Worldwide, annual investments in scientific research to cure devastating mental pathologies such as bipolar disorder, schizophrenia and clinical depression are huge -- comparable to spending on finding a cure for any other disease. But while mental disorders are indeed medical diseases, with their own culprit molecules and aberrant anatomies, they are also different from "physical" diseases in important ways. For no matter how thoroughly "medical" mental illnesses are, they are also thoroughly social. The reasons for this stem from the nature of mental disorders themselves.
There is no question that pathologies like heart disease, pneumonia or diabetes have a large impact on a sufferer's sense of self and place in the community. But only in illnesses like schizophrenia, bipolar disorder, obsessive-compulsive disorder and depression do we find disease processes that directly and profoundly transform a person's self, identity and place in the community.
A person with schizophrenia may experience his self as another, may experience his identity as controlled by others, and may regard the entire community as suspect and threatening.
A person in the manic phase of bipolar disorder has, in addition to serious, even life-threatening lapses in judgment, an extraordinary sense of well-being that the mentally well rarely, if ever, experience. The individual with obsessive-compulsive disorder both dreads and is ashamed by irrational obsessions and compulsions, yet finds engaging in these thoughts and actions irresistible. The person with clinical depression finds his or her entire being dark and vapid, devoid of ordinary human feelings like anticipation, pleasure and meaningfulness.
Patients with mental pathologies commonly ask their doctors, "Is it me or my illness?" The manifestations of illness and the expression of self are not so easily distinguished, and psychiatric treatment often focuses on disentangling the two.
But this intermingling of the self with the manifestations of mental illness often leads patients to have mixed feelings about treatment. For example, treatment for a manic patient jeopardizes that extraordinary feeling of well-being and risks plunging the person into the dreaded depressive phase of the illness. The idiosyncratic beliefs of the schizophrenic are the target of pharmacotherapy, but at the same time they may be a source of personal pride and form a distinct sense of self that the patient wants to preserve.
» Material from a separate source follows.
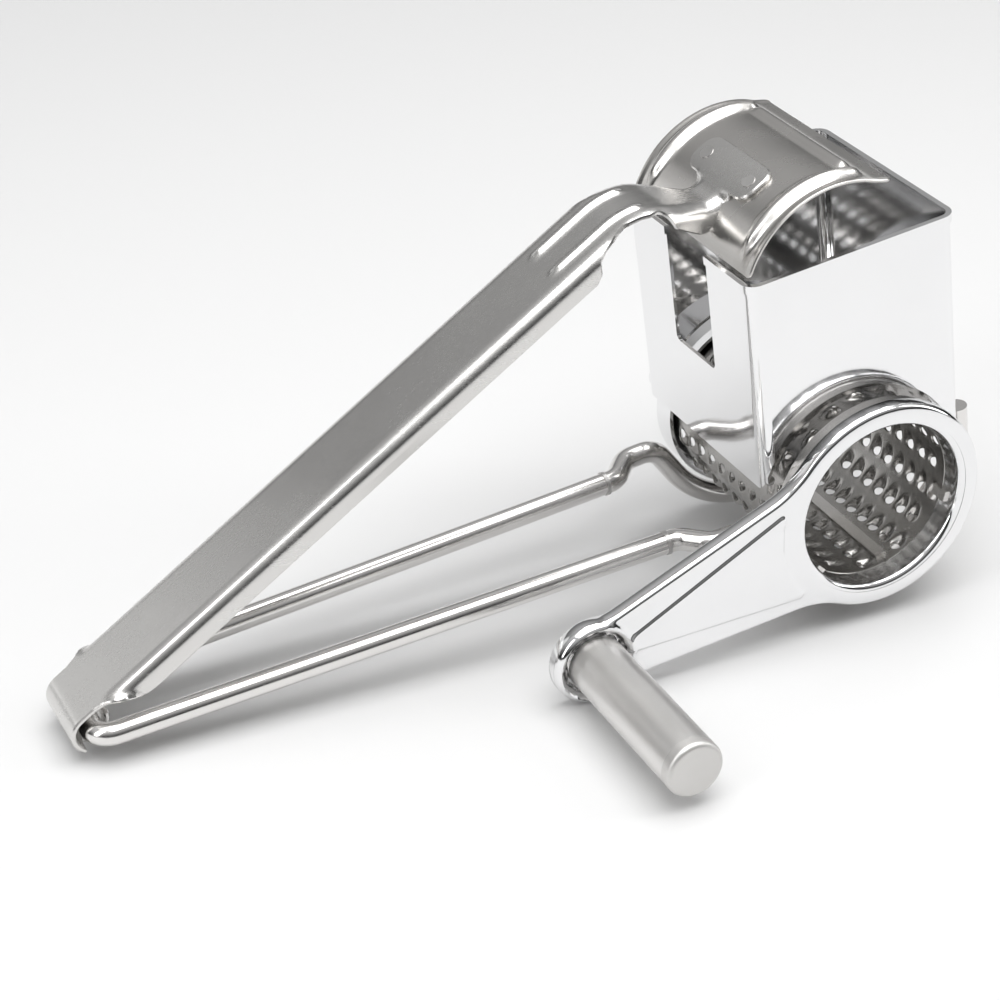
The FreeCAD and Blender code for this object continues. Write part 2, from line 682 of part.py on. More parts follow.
def offset_path(points, radii, shift):
    """The lever's middle line moved sideways by the shift, as edges in the XZ plane."""
    moved = []
    for i, point in enumerate(points):
        before = points[max(i - 1, 0)]
        after = points[min(i + 1, len(points) - 1)]
        d0 = (point - before) if i else (after - point)
        d1 = (after - point) if i < len(points) - 1 else (point - before)
        n0 = Vector(-d0.z, 0, d0.x).normalize()
        n1 = Vector(-d1.z, 0, d1.x).normalize()
        mid = (n0 + n1).normalize()
        moved.append(point + mid * (shift / mid.dot(n0)))
    turned = [r + shift * way for r, way in radii]
    return bent_edges(moved, turned)


def lever_blank():
    """Sheet of the lever from the curl to the foot, before its plan is trimmed."""
    tangent, peak, dip, foot, foot_angle, span = lever_points()
    points = [Vector(p.x, 0, p.z) for p in (tangent, peak, dip, foot)]
    radii = [(NECK_PEAK_R, 1), (NECK_DIP_R, -1)]
    half = LEVER_SHEET / 2
    upper = offset_path(points, radii, half)
    lower = offset_path(points, radii, -half)
    caps = []
    for i in (0, -1):
        ends = [edges[i].Vertexes[i].Point for edges in (upper, lower)]
        caps.append(Part.LineSegment(*ends).toShape())
    wire = Part.Wire(Part.__sortEdges__(upper + lower + caps))
    return extrude_y(wire, MID_Y - FOOT_WIDTH / 2, MID_Y + FOOT_WIDTH / 2)


def lever_plan():
    """Plan of the lever as a tall block: curl, channel, narrow neck."""
    tangent, peak, dip, foot, foot_angle, span = lever_points()
    curl = CURL_WIDTH / 2
    full = LEVER_WIDTH / 2
    neck = NECK_WIDTH / 2
    along = direction(LEVER_ANGLE)
    x_full = tangent.x + along.x * CHANNEL_START
    x_end = tangent.x + along.x * CHANNEL_END
    upper = [
        (tangent.x - 2 * CURL_R, curl, 0.5),
        (x_full - 9, curl, 4.0),
        (x_full - 3, full, 4.0),
        (x_end, full, 1.5),
        (x_end + 7, neck, 6.0),
        (foot.x + 1, neck, 0.5),
    ]
    corners = [(Vector(x, MID_Y + h, 0), r) for x, h, r in upper]
    corners += [(Vector(x, MID_Y - h, 0), r) for x, h, r in reversed(upper)]
    return Part.Face(rounded_outline(corners)).extrude(Vector(0, 0, 2 * HOPPER_RIM_Z))


def lever_channel():
    """Rounded U section along the straight part of the lever."""
    tangent = lever_points()[0]
    along = direction(LEVER_ANGLE)
    up = direction(LEVER_ANGLE + 90)
    side = Vector(0, LEVER_WIDTH / 2, 0)
    start = tangent + along * CHANNEL_START
    top = start + up * (LEVER_SHEET / 2)
    inner = top - up * LEVER_SHEET
    low = up * (LEVER_DEPTH - LEVER_SHEET)
    thin = Vector(0, LEVER_SHEET, 0)
    tail = 0.4
    corners = [
        (top + side, LEVER_CORNER_R),
        (inner + side - low, tail),
        (inner + side - thin - low, tail),
        (inner + side - thin, LEVER_CORNER_R - LEVER_SHEET),
        (inner - side + thin, LEVER_CORNER_R - LEVER_SHEET),
        (inner - side + thin - low, tail),
        (inner - side - low, tail),
        (top - side, LEVER_CORNER_R),
    ]
    face = Part.Face(rounded_outline(corners))
    channel = face.extrude(along * (CHANNEL_END - CHANNEL_START))
    return channel.cut([flange_taper(0, CHANNEL_START), flange_taper(1, CHANNEL_END)])


def flange_taper(end, distance):
    """Wedge that slopes the flanges off at one end of the channel."""
    tangent = lever_points()[0]
    away = -1 if end else 1
    top = -LEVER_SHEET / 2
    low = LEVER_SHEET / 2 - LEVER_DEPTH - 1
    points = [
        Vector(distance - away, 0, top),
        Vector(distance, 0, top),
        Vector(distance + away * TAPER_LENGTH, 0, low),
        Vector(distance - away, 0, low),
    ]
    wire = Part.makePolygon(points + points[:1])
    wire.rotate(ORIGIN, Y_AXIS, -LEVER_ANGLE)
    wire.translate(Vector(tangent.x, 0, tangent.z))
    return extrude_y(wire, MID_Y - LEVER_WIDTH, MID_Y + LEVER_WIDTH)


def channel_gap():
    """Block that clears the flat blank where the channel takes its place."""
    tangent = lever_points()[0]
    length = CHANNEL_END - CHANNEL_START
    block = Part.makeBox(length, 2 * FOOT_WIDTH, 4 * LEVER_SHEET)
    block.translate(Vector(CHANNEL_START, -FOOT_WIDTH, -2 * LEVER_SHEET))
    block.rotate(ORIGIN, Y_AXIS, -LEVER_ANGLE)
    block.translate(tangent)
    return block


def lever_curl():
    """Hook that wraps the crossbar: full width over the top and back, a narrow tongue beneath."""
    top = LEVER_ANGLE + 90
    middle = top + CURL_FULL_TURN
    end = top + CURL_TURN
    base = Vector(HINGE.x, 0, HINGE.z)
    full, _, _ = bent_sheet(
        base + direction(middle) * CURL_MID_R,
        middle - 90,
        [("bend", -CURL_FULL_TURN, CURL_MID_R)],
        LEVER_SHEET,
        CURL_WIDTH,
    )
    tongue, _, _ = bent_sheet(
        base + direction(end) * CURL_MID_R,
        end - 90,
        [("bend", -(CURL_TURN - CURL_FULL_TURN), CURL_MID_R)],
        LEVER_SHEET,
        TONGUE_WIDTH,
    )
    return [full, tongue]


def lever_foot():
    """Foot that lies on the press plate's arch, its corners rounded."""
    _, _, _, foot, foot_angle, span = lever_points()
    sheet, _, _ = bent_sheet(
        Vector(foot.x, 0, foot.z),
        foot_angle - 90,
        [("bend", -span, FOOT_MID_R)],
        LEVER_SHEET,
        FOOT_WIDTH,
    )
    return sheet.makeFillet(FOOT_CORNER_R, foot_corner_edges(sheet))


def foot_corner_edges(sheet):
    """The four short edges through the thickness of the foot."""
    return [e for e in sheet.Edges if abs(e.Length - LEVER_SHEET) < 1e-3]


def neck_flanks():
    """Turned-down flanks that stiffen the neck."""
    _, peak, dip, _, _, _ = lever_points()
    top = peak + (dip - peak) * 0.42
    bottom = dip + (peak - dip) * 0.12
    outline = [
        (Vector(top.x, 0, top.z), 0.3),
        (Vector(bottom.x, 0, bottom.z), 0.3),
        (Vector(bottom.x - 2.0, 0, bottom.z - NECK_FLANK), 1.5),
        (Vector(top.x + 1.5, 0, top.z - NECK_FLANK), 1.5),
    ]
    flanks = []
    for side in (1, -1):
        outer = MID_Y + side * NECK_WIDTH / 2
        inner = outer - side * LEVER_SHEET
        flanks.append(extrude_y(rounded_outline(outline), min(inner, outer), max(inner, outer)))
    return flanks


def press_lever():
    """Stamped lever in one piece: curl, channel, goose neck and foot."""
    blank = lever_blank().common(lever_plan()).cut(channel_gap())
    pieces = lever_curl() + [lever_channel(), lever_foot()] + neck_flanks()
    lever = blank.fuse(pieces).removeSplitter()
    return lever.cut(lever_spot_welds())


def lever_spot_welds():
    """Two spot welds that hold the foot to the press plate."""
    welds = []
    for side in (1, -1):
        axis = direction(FOOT_ANGLE)
        base = ARCH_CENTRE + axis * PLATE_ARCH_R + Vector(0, side * WELD_HALF_PITCH, 0)
        weld = Part.makeCylinder(WELD_R, LEVER_SHEET + WELD_RAISE, base, axis)
        shield = tube(PLATE_ARCH_R, 0, MID_Y - PLATE_WIDTH, MID_Y + PLATE_WIDTH, ARCH_CENTRE)
        welds.append(weld.cut(shield))
    return Part.makeCompound(welds)


# ---------------------------------------------------------------- press plate
def revolved_rib(radius, y):
    """Rod bent round the press plate's arch."""
    start = direction(RIB_START)
    centre = ARCH_CENTRE + start * (PLATE_ARCH_R - RIB_SINK)
    centre = Vector(centre.x, y, centre.z)
    circle = Part.makeCircle(radius, centre, start.cross(Y_AXIS))
    face = Part.Face(Part.Wire([circle]))
    return face.revolve(ARCH_CENTRE, Y_AXIS, RIB_START - RIB_END)


def cross_rib(radius):
    """Straight rod along the plate's hopper-side edge."""
    centre = ARCH_CENTRE + direction(CROSS_RIB_ANGLE) * (PLATE_ARCH_R - RIB_SINK)
    half = PLATE_WIDTH / 2 - CROSS_RIB_MARGIN
    return tube(radius, 0, MID_Y - half, MID_Y + half, centre)


def press_plate():
    """Arched plate that presses the cheese onto the drum, stiffened by stamped ribs."""
    start = Vector(PLATE_ARCH_X, 0, PLATE_ARCH_Z)
    start = start + direction(PLATE_ARCH_START) * (PLATE_ARCH_R - PLATE_SHEET / 2)
    moves = [
        ("bend", PLATE_ARCH_END - PLATE_ARCH_START, PLATE_ARCH_R - PLATE_SHEET / 2),
        ("bend", PLATE_LIP_FLARE, PLATE_LIP_R),
        ("run", PLATE_LIP),
    ]
    plate, _, _ = bent_sheet(start, PLATE_ARCH_START - 90, moves, PLATE_SHEET, PLATE_WIDTH)
    half = PLATE_WIDTH / 2
    core = tube(PLATE_ARCH_R - PLATE_SHEET / 2, 0, MID_Y - half - 1, MID_Y + half + 1, ARCH_CENTRE)
    outside = []
    hollows = []
    for side in (1, -1):
        y = MID_Y + side * (half - RIB_INSET)
        outside.append(revolved_rib(RIB_R, y).cut(core))
        hollows.append(revolved_rib(RIB_R - PLATE_SHEET, y))
    outside.append(cross_rib(RIB_R).cut(core))
    hollows.append(cross_rib(RIB_R - PLATE_SHEET))
    return plate.fuse(outside).cut(hollows).removeSplitter()


# ---------------------------------------------------------------- standing on a table
def lean_angle():
    """Lean that puts the curl and the cradle wires on one level."""
    distance = math.hypot(HINGE_X, HINGE_Z)
    below = math.asin((CRADLE_R + WIRE_R - CURL_R) / distance)
    return math.degrees(below + math.atan2(HINGE_Z, -HINGE_X))


def place(solid, lean, shift):
    """A copy of the solid, leaned and moved to the standing frame."""
    moved = solid.copy()
    moved.rotate(ORIGIN, Y_AXIS, -lean)
    moved.translate(shift)
    return moved


def build_nodes(crank_angle):
    """Every node in the working frame, by name."""
    nodes = {
        "hopper_shell": hopper_shell(),
        "handle_crossbar": handle_crossbar(),
        "handle_leg_near": handle_leg(-1),
        "handle_leg_far": handle_leg(1),
        "cradle_wire_near": cradle_wire(-1),
        "cradle_wire_far": cradle_wire(1),
        "wire_butt_welds": Part.makeCompound([wire_seam(-1), wire_seam(1)]),
        "press_lever": press_lever(),
        "press_plate": press_plate(),
        "lever_spot_welds": lever_spot_welds(),
    }
    turning = {
        "crank_plate": crank_plate(),
        "crank_collar": crank_collar(),
        "drum_shell": drum_shell(),
        "drum_seam_strip": drum_seam_strip(),
        "drum_end_band": drum_end_band(),
        "drum_fixing_tabs": drum_fixing_tabs(),
        "knob_pin": knob_pin(),
        "knob_washer": knob_washer(),
        "knob_retainer": knob_retainer(),
        "knob_inner_bush": knob_bush(SLEEVE_START),
        "knob_outer_bush": knob_bush(RETAINER_FRONT + RETAINER_THICK + KNOB_END_GAP + BUSH_LENGTH),
        "knob_sleeve": knob_sleeve(),
        "knob_end_cap": knob_end_cap(),
    }
    for name, solid in turning.items():
        solid.rotate(ORIGIN, Y_AXIS, -crank_angle)
        nodes[name] = solid
    return nodes


def main():
    """Build, lean, centre the footprint on the origin and write one file for each node."""
    lean = lean_angle()
    crank_angle = CRANK_REST - lean
    nodes = build_nodes(crank_angle)
    leaned = [place(solid, lean, ORIGIN) for solid in nodes.values()]
    box = Part.makeCompound(leaned).optimalBoundingBox(False)
    shift = Vector(-box.Center.x, -box.Center.y, -box.ZMin)
    for name, solid in nodes.items():
        place(solid, lean, shift).exportStep(f"parts/{name}.step")
    boss = Vector(-CRANK_LENGTH, 0, 0)
    marks = {
        "drum axis": place(Part.Vertex(ORIGIN), lean, shift),
        "hinge axis": place(Part.Vertex(HINGE), lean, shift),
        "hopper mouth": place(Part.Vertex(Vector(HOPPER_OFFSET_X, MID_Y, HOPPER_RIM_Z)), lean, shift),
    }
    knob = Part.Vertex(boss)
    knob.rotate(ORIGIN, Y_AXIS, -crank_angle)
    marks["knob axis"] = place(knob, lean, shift)
    print("size", [round(v, 2) for v in (box.XLength, box.YLength, box.ZLength)])
    print("lean", round(lean, 3), "crank", round(crank_angle, 3), "shift", shift)
    for name, mark in marks.items():
        print(name, mark.Point)


main()
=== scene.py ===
import json
import math

import bmesh
import bpy
import numpy as np
from mathutils import Matrix, Vector
from mathutils.geometry import delaunay_2d_cdt


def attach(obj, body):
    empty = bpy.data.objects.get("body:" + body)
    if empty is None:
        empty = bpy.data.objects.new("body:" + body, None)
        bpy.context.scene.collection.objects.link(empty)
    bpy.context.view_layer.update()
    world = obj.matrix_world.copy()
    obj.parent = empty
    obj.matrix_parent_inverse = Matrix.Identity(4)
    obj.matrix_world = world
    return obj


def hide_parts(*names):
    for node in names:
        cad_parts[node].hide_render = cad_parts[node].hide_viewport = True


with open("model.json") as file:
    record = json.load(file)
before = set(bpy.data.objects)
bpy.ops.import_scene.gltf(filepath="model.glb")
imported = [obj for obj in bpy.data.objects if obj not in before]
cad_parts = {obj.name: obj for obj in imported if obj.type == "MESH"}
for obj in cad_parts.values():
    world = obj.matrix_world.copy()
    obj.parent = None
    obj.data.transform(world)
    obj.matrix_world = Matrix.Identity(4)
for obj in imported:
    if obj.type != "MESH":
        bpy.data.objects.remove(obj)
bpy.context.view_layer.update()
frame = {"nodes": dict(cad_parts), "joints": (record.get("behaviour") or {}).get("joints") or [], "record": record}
NODES = frame["nodes"]

MM = 0.001
FINE_BUMP = 0.0008 * MM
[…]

Because of this "self-illness" ambiguity, mental disorders are linked with personal values, belief systems and interests in ways that are distinct from physical diseases. Physical symptoms are almost never positively valued, but some symptoms of mental disorders typically are. For example, almost everyone agrees that a broken leg or pneumonia are bad things to have. But many manifestations of mental disorders -- such as the increased energy of mania, the euphoria of intoxication for the addict, or the smug satisfaction of the individual with a personality disorder -- may not always be viewed that way.
As a result, while many would-be patients might recognize the benefits that psychiatric treatment has to offer, they also may be deterred by the threat to what few sources of self-affirmation they have. When one adds to this the stigma and explicitly discriminatory practices against the mentally ill, it is a wonder that failure to keep appointments and take medications is not more common than it is.
While the "self-illness ambiguity" in mental illness may not be explicitly appreciated, many societies have made accommodations, such as considering a criminal offender's state of mind in assessing legal culpability. Societies also often provide ways to encourage, even compel, a mentally ill person into treatment, while recognizing that, because psychiatry can potentially invade and overwhelm personal beliefs and values, mental health practices must be regulated in order to preserve civil liberties.
As science unravels many of the puzzles concerning mental disorder, it may become tempting to argue that these problems with politics and diverse values will evaporate. According to this view, broad agreement about the causes of and cures for mental illness will make politics irrelevant, just as a broken leg or a heart attack are not really political in content today.
I am skeptical that this can happen. Consider a bit of science fiction. Let us say that, at some point in the future, neurobiology will explain not only major mental disorders, but also criminality. Indeed, we will have perfected a biology of morality that allows us to explain typical morality as well as deviant morality.
But even in such a science-fiction scenario, we are left with a serious political problem: On what moral terms can we base desirable and undesirable beliefs and behaviors? Who will define the norms of criminality and mental illness, conditions for which science provides the explanation? Will those norms be based upon my values, your values, prevailing scientific views, or perhaps the values of a political mastermind?
The politics of psychiatry are inescapable, which is why all societies must consider them with the greatest of seriousness.
John Sadler is professor of psychiatry at the University of Texas Southwestern Medical Center.